No. 2 on the curmudgeon list:

It’s now bowl season in college football. To be clear, this isn’t really bowl season. For everything but the final four, it is ESPN “Look At Us” season. How, after all, could we live without the Famous Idaho Potato Bowl? But ESPN’s bowl glut is no longer disgusting in its excess, just unsettling — its gluttonous marketing has been criticized for years. ESPN has won. The colleges saw dollar signs and caved. Common sense and moderation be damned. All Hail ESPN.

But the new twist in this is that many players are now telling their college coaches that "they might not play" because they don’t want to hurt themselves for the NFL combine camps and their potential pro careers ahead. Out the window goes the old “one-for-all, all-for-one” team thing. Now, it is “all-for-me” and “bye-bye team.” Were a player to skip his team’s bowl game, then tear a knee ligament in the combines, the NFL would not award the player millions of dollars based on the great career he might have had. Be careful, college kids. Three or four years of loyalty to your school should not be easily tossed aside for any expected — and likely nonexistent — NFL benevolence.

Curmudgeon’s No. 3:

Baseball season is long gone but not forgotten. About every two weeks this past season, there were stories of major league pitchers being yanked while pitching a no-hitter. Clayton Kershaw was within six outs of a perfect game and sat. The Houston Astros posted the second World Series no-hitter in baseball history. Make that four Astros pitchers. Every time that happens, the mind wanders to the likely scene years ago, had the Dodgers manager walked out to the mound to ask Don Drysdale to hand him the ball with Drysdale within sight of a no-hitter. Mayhem would have ensued.

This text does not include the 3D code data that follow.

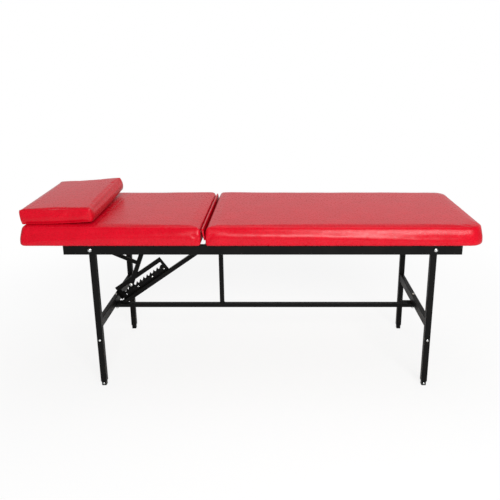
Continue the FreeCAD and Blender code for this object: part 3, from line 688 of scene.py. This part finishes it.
tree.links.new(bare.outputs["Result"], shader.inputs["Metallic"])
relief = add_node(tree, "ShaderNodeBump", {
    "Height": lines.outputs["Fac"], "Strength": 0.3, "Distance": 0.0001})
tree.links.new(relief.outputs["Normal"], shader.inputs["Normal"])


# Weld beads. Short runs of overlapping puddles where the steel tubes meet, laid by
# hand and coated with the frame.
puddle_spacing = 0.0028
puddle_radius, puddle_variation = 0.0024, 0.18
bead_margin = 0.002
bar_bead_margin = 0.003
top_bead_margin = 0.004


def weld_run(bm, start, end, seed):
    """A row of overlapping puddles from start to end; the seed sets how they differ."""
    start, end = Vector(start), Vector(end)
    count = max(2, int((end - start).length / puddle_spacing))
    for index in range(count + 1):
        place = start.lerp(end, index / count)
        size = puddle_radius * (1 + puddle_variation * noise.noise(Vector((index * 1.7, seed, 0.5))))
        puddle = bmesh.ops.create_icosphere(bm, subdivisions=2, radius=size)["verts"]
        bmesh.ops.translate(bm, vec=place, verts=puddle)


bm = bmesh.new()
for number, node in enumerate(("head_cross_tube", "hinge_cross_tube", "foot_cross_tube")):
    low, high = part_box(node)
    bead_low, bead_high = low.z + bead_margin, high.z - top_bead_margin
    for y in (low.y, high.y):
        weld_run(bm, (low.x + bead_margin, y, low.z), (high.x - bead_margin, y, low.z), number)
        weld_run(bm, (low.x, y, bead_low), (low.x, y, bead_high), number + 10)
        weld_run(bm, (high.x, y, bead_low), (high.x, y, bead_high), number + 20)
for number, node in enumerate(("left_crossbar", "right_crossbar")):
    low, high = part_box(node)
    for y in (low.y, high.y):
        for z in (low.z, high.z):
            weld_run(bm, (low.x + bar_bead_margin, y, z), (high.x - bar_bead_margin, y, z), number + 30)
low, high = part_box("middle_post")
for x in (low.x, high.x):
    for z in (low.z, high.z):
        weld_run(bm, (x, low.y + bead_margin, z), (x, high.y - bead_margin, z), 40 + z)
low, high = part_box("diagonal_brace")
weld_run(bm, (high.x, low.y + bead_margin, high.z), (high.x, high.y - bead_margin, high.z), 50)
finished_mesh("weld_beads", bm, "frame", coat)


# Boards. Rotary-cut birch plywood, sawn to size and set in by the width that the cover
# turns under: long flat grain on the faces, thin dark and light layers on the edges.
ply_thickness = 0.003
band_length = 0.314  # of the wave pattern at a scale of 1
plywood, tree, shader, coordinates = start_material("rotary_cut_birch_plywood", Roughness=0.62)
stretched = add_node(tree, "ShaderNodeMapping", {"Vector": coordinates, "Scale": (1.0, 9.0, 9.0)})
figure = add_node(tree, "ShaderNodeTexNoise", {
    "Vector": stretched.outputs["Vector"], "Scale": 6.0, "Detail": 5.0, "Distortion": 0.6})
face_tone = two_tone(tree, figure.outputs["Fac"], 0.3, "#B08A5C", 0.7, "#D9BE93")
layers = add_node(tree, "ShaderNodeTexWave", {
    "Vector": coordinates, "Scale": band_length / ply_thickness / 2, "Distortion": 0.4},
    wave_type="BANDS", bands_direction="Z")
layer_tone = two_tone(tree, layers.outputs["Fac"], 0.4, "#8A6238", 0.6, "#D2B27F")
surface = add_node(tree, "ShaderNodeNewGeometry")
facing = add_node(tree, "ShaderNodeSeparateXYZ", {"Vector": surface.outputs["Normal"]})
flatness = add_node(tree, "ShaderNodeMath", {0: facing.outputs["Z"]}, operation="ABSOLUTE")
wood = add_node(tree, "ShaderNodeMix", {
    "Factor": flatness.outputs["Value"], "A": layer_tone, "B": face_tone}, data_type="RGBA")
tree.links.new(wood.outputs["Result"], shader.inputs["Base Color"])

sawn_edge = 0.0004
for name, body, cushion, start_radius, end_radius in (
        ("head_board", "head_section", "head_cushion", 0.025, 0.017),
        ("main_board", "frame", "main_cushion", 0.017, 0.060)):
    low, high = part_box(cushion)
    if cushion == "head_cushion":
        low.x -= end_bulge[cushion]
    else:
        high.x += end_bulge[cushion]
    bm = bevelled_block(Vector((low.x + roll_under, low.y + roll_under, board_low)),
                        Vector((high.x - roll_under, high.y - roll_under, board_high)),
                        ((low.x + roll_under, start_radius - roll_under),
                         (high.x - roll_under, end_radius - roll_under)), sawn_edge, sawn_edge)
    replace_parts(finished_mesh(name + "_sawn", bm, body, plywood, smooth=False), name)


# Plugs and grip. Moulded polyethylene with a fine spark-eroded texture, which leaves
# it dull beside the coated tubes.
spark_grain = 0.0012
plastic, tree, shader, coordinates = start_material(
    "black_moulded_polyethylene", Roughness=0.45, Specular_IOR_Level=0.25)
cloud = add_node(tree, "ShaderNodeTexNoise", {
    "Vector": coordinates, "Scale": 1 / spark_grain, "Detail": 2.0})
tree.links.new(two_tone(tree, cloud.outputs["Fac"], 0.35, "#101010", 0.7, "#1A1A1A"),
               shader.inputs["Base Color"])
relief = add_node(tree, "ShaderNodeBump", {
    "Height": cloud.outputs["Fac"], "Strength": 0.5, "Distance": 0.0001})
tree.links.new(relief.outputs["Normal"], shader.inputs["Normal"])


# Finishes of the CAD pieces. Each takes the finish of its material slot, and the tubes
# and the rack that something slides on take the rubbed coating.
finishes = {"powder_coated_steel": coat, "zinc_plated_steel": zinc, "plywood": plywood,
            "black_plastic": plastic, "red_leatherette": leatherette}
for subpart in frame["record"]["subparts"]:
    name = subpart["node"]
    slides = name.endswith("leg_extension") or name == "toothed_rack"
    node = frame["nodes"][name]
    node.data.materials.clear()
    node.data.materials.append(rubbed if slides else finishes[subpart["material_slot"]])
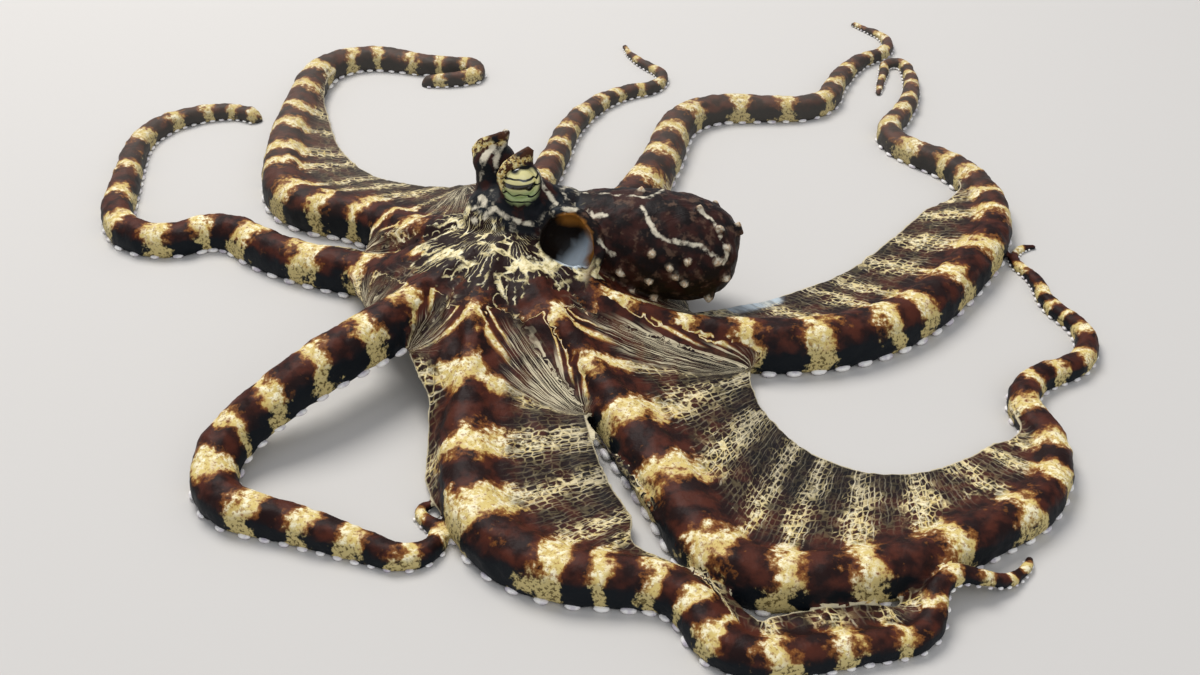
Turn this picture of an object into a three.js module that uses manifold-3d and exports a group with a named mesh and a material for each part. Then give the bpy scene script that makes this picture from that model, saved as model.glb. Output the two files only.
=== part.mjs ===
// A mimic octopus, life size, at rest on the sea floor with its arms spread: a standalone three.js model.
// Millimetres, +Z up. The head looks towards -X and the mantle trails towards +X.
import * as THREE from 'three';
import { mergeVertices } from 'three/addons/utils/BufferGeometryUtils.js';
import Module from 'manifold-3d';

const manifoldLibrary = await Module();
manifoldLibrary.setup();

// ---------------------------------------------------------------- driving dimensions
const GAP = 0.3; // clearance between neighbouring pieces
const SMALLEST_FACET = 0.12; // details of a cut smaller than this are merged away
const WEB_THICKNESS = 1.3; // the web, as a sheet
const WEB_START = 1.2; // from the edge of the crown to the first row of a web
const WEB_ROWS = 4; // rows of facets from the crown to a notch
const FIN_LEAST = 0.6; // the narrowest that a fin gets where it runs out along its arm
const FIN_CLOSING = 0.82; // share of its length after which a wide fin closes up to its arm
const BEND_STEP = 22; // degrees of bend from one arm section to the next, at most
const LENGTH_STEP = 14; // mm from one arm section to the next, at most
const ARM_HEIGHT_RATIO = 1.6; // height of an arm for each mm of its half width
const SHOULDER = 0.68; // where the web meets the arm, as a share of the arm's height
const FLOOR_CLEARANCE = 0.4; // underside of a web that lies on the floor
const RISE_FADE = 35; // mm over which the extra height of an arm at the crown fades

const CROWN_CENTRE = [1, 12];
const CROWN_TOP = 27.5;
const CROWN_UNDERSIDE = 9;

const SKIN_DARK = 0x3a1c16;
const SKIN_PALE = 0xe6d492;
const MANTLE_DARK = 0x2a1714;
const EYE_COLOUR = 0xcfcf8e;

// ---------------------------------------------------------------- the eight arms
// start, heading: where the arm's crest leaves the crown, and its bearing there, in degrees.
// bends: its course after that, as [length, turn] pairs of mm and degrees, left turns positive.
// root: where the arm comes clear of the crown. cuts: where it is divided into lengths.
// halfWidth: at the crown, and at the very tip. taper: higher keeps the arm thick for longer.
// rise: how much taller its back is at the crown.
// lift: how high its underside is at the crown, held until liftHold and on the floor from liftEnd.
// hump: a stretch that rises off the floor, [from, to, height].
const ARMS = {
  l1: {
    start: [-6, 8], heading: -137, root: 20, cuts: [64, 112], halfWidth: [6.6, 0.6], taper: 2.5, rise: 2.5,
    lift: 11, liftHold: 50, liftEnd: 98,
    bends: [[20, 13], [50, -18], [10, 13], [28, 112], [24, -6], [12, 3], [14, 118], [6, 52], [8, -150]],
  },
  l2: {
    start: [-4, 0], heading: -97, root: 16, cuts: [76, 140], halfWidth: [7.8, 0.6], taper: 1.6, rise: 2.5,
    lift: 11, liftHold: 0, liftEnd: 55, hump: [186, 222, 4],
    bends: [
      [45, 9], [25, 7], [38, 74], [12, 1], [18, -69], [20, 89], [24, -5], [14, 75], [12, -90], [20, 78],
    ],
  },
  l3: {
    start: [2, 3], heading: -61, root: 22, cuts: [96, 172, 238], halfWidth: [7.8, 0.6], taper: 1.5, rise: 2.5,
    lift: 11, liftHold: 0, liftEnd: 55,
    bends: [
      [30, 6], [60, -17], [8, 0], [22, 70], [40, 35], [16, -3], [44, 77], [18, -68], [8, -17], [30, 99],
      [14, -35], [12, 33], [18, -117],
    ],
  },
  l4: {
    start: [14, -1], heading: -29, root: 14, cuts: [92, 170, 238], halfWidth: [7.6, 0.6], taper: 1.6, rise: 2.5,
    lift: 10, liftHold: -10, liftEnd: 40,
    bends: [
      [22, 19], [34, 9], [50, 49], [34, 10], [44, 46], [20, 34], [10, -11], [18, -66], [14, 4], [36, 29],
      [11, 164], [16, -5], [6, 10],
    ],
  },
  r4: {
    start: [20, 32], heading: 62, root: 2, cuts: [84, 168], halfWidth: [6.8, 0.6], taper: 1.6, rise: 0,
    lift: 4, liftHold: 0, liftEnd: 40,
    bends: [[50, 8], [26, 9], [12, -8], [26, -70], [18, 0], [22, 72], [26, -15], [14, -24], [26, 94], [12, -5]],
  },
  r3: {
    start: [3, 40], heading: 89, root: 2, cuts: [70], halfWidth: [5.4, 0.6], taper: 1.2, rise: 1,
    lift: 8, liftHold: -8, liftEnd: 42,
    bends: [[48, -13], [18, 5], [32, -25], [20, -36], [22, 112], [24, -34]],
  },
  r2: {
    start: [-13, 14], heading: 131, root: 26, cuts: [78, 168], halfWidth: [7, 2.2], taper: 2.2, rise: 2,
    lift: 9, liftHold: 0, liftEnd: 48,
    bends: [
      [30, -12], [30, 48], [26, -63], [16, -8], [30, -6], [26, -2], [10, -10], [28, -87], [10, -10], [20, 25],
      [13, -168], [16, -20],
    ],
  },
  r1: {
    start: [-6, 9], heading: 166, root: 28, cuts: [84, 152], halfWidth: [6.6, 2.6], taper: 1.2, rise: 2,
    lift: 10, liftHold: 0, liftEnd: 42,
    bends: [
      [30, -13], [20, 6], [30, -24], [16, 76], [26, -90], [16, -25], [26, 2], [12, -9], [36, -81], [14, -54],
    ],
  },
};

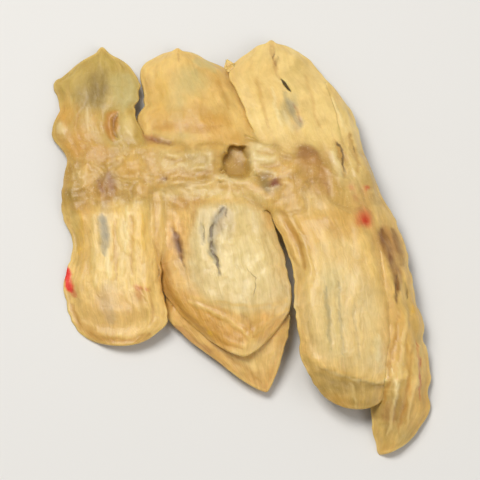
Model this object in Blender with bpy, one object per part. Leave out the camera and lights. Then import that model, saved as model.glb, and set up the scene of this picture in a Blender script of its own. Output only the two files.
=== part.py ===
"""A dried razor clam slab: four opened clams that dried side by side and stuck together at the gut.

Each clam is one thin leathery sheet. Its upper lobe is the mantle, its lower lobe carries the thick foot,
and the lumpy band between them, where the four are fused, is the gut. The band is torn open at one place,
down to the gut's back wall. A flap of mantle hangs out below the second clam's foot. The slab lies on the
floor as a stiff shallow arch, shown side up.

Lengths are millimetres until the mesh is made. X runs across the slab. SEEN runs up the slab as it looks
to an eye that is LOOK_DOWN above the horizon, because that is how the outlines were measured.
"""

import math

import bmesh
import bpy
import numpy as np

MM = 0.001
LOOK_DOWN = math.radians(70)

# The mesh of one clam: rows from end to end, columns from side to side.
ROWS, COLUMNS = 34, 13
FLAP_ROWS, FLAP_COLUMNS = 14, 10
RIBBON_ROWS, RIBBON_COLUMNS = 26, 7
WALL_ROWS, WALL_COLUMNS = 8, 7

# The arch climbs slowly from the left edge to a crest and drops steeply past it. The crest leans with the
# clams: (SEEN, X) down its length. The profile is (X from the crest, height). The droops are the shares
# of that height which are lost at the reach, above and below SEEN 0.
CREST = [(60, 27), (20, 38.5), (-5, 47), (-30, 53.5), (-50, 55.5), (-80, 54)]
PROFILE = [(-122, 1.0), (-102, 3.2), (-66, 10.5), (-34, 15.0), (-10, 17.0), (0, 15.4), (5, 12.0), (14, 1.0)]
UPPER_DROOP, UPPER_REACH = 0.9, 60.0
LOWER_DROOP, LOWER_REACH = 0.85, 80.0

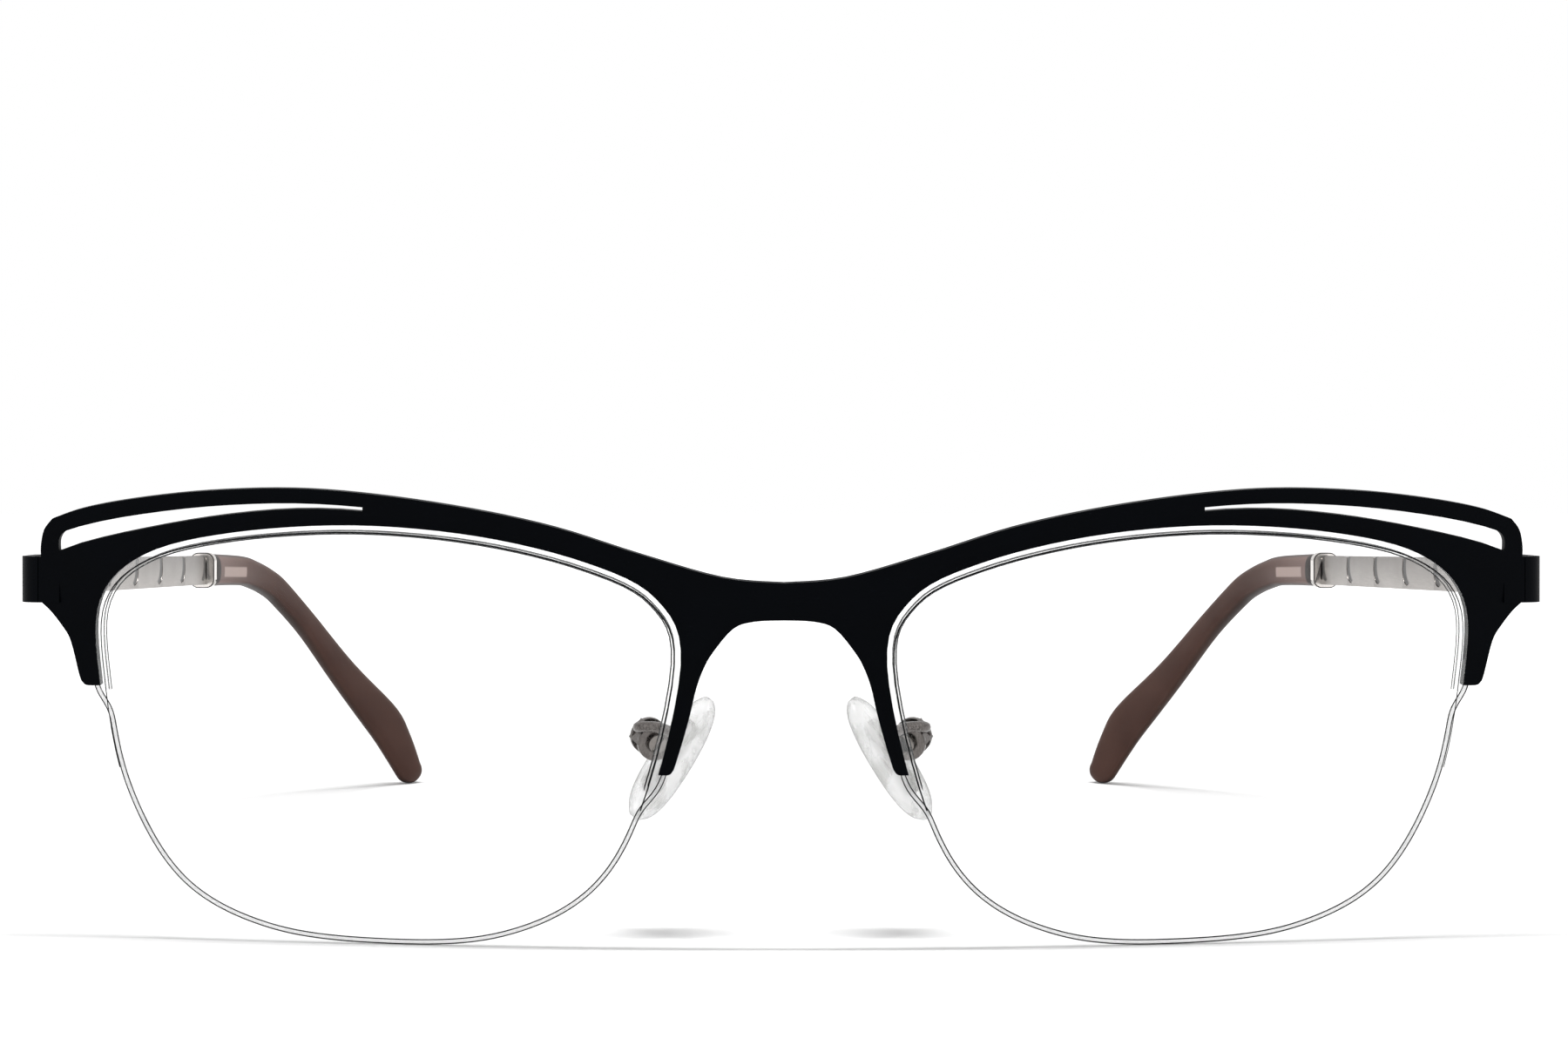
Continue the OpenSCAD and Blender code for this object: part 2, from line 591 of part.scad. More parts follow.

Dodgers starting pitcher Clayton Kershaw hugs Justin Turner in the dugout.
Dodgers starting pitcher Clayton Kershaw hugs Justin Turner in the dugout after taking a perfect game into the eighth inning against the Angels on July 15, 2022. (Mark J. Terrill / Associated Press)

The sabermetrics guys in the glass offices call the shots now. Managers like Mike Scioscia and Dave Roberts and Joe Maddon have instincts built on years of being there and living the game. But they end up being pushed and cajoled into how to think and what to do, based little on their experience and lots on computer-generated numbers and tendencies. Now, it is all about pitch counts and saving arms for later in a career. Which translates to the almighty dollar. When a big league manager walks to the mound now, he is accompanied by computer readouts and Scott Boras.

The game and the fans suffer. Baseball is about heroics, records and stars. Who do you suppose will be best remembered for World Series pitching greatness: Don Larsen in 1956 or the Astros' foursome?

Curmudgeon’s No. 4:

Little needs to be said here. UCLA and USC are going to the Big Ten. Has everybody gone nuts? If there ever was a blatant money grab with little thought to the well-being of the athletes, this is it. Pregame newspaper stories can report on point spreads, over-unders and sleep deprivation.

Curmudgeon’s No. 5:

Legal sports gambling has arrived on the national scene and eventually will be in California. Las Vegas needs to open a betting line right now on which athlete will be indicted first on point-shaving. Major league general managers can help by generating projection sheets on their computers.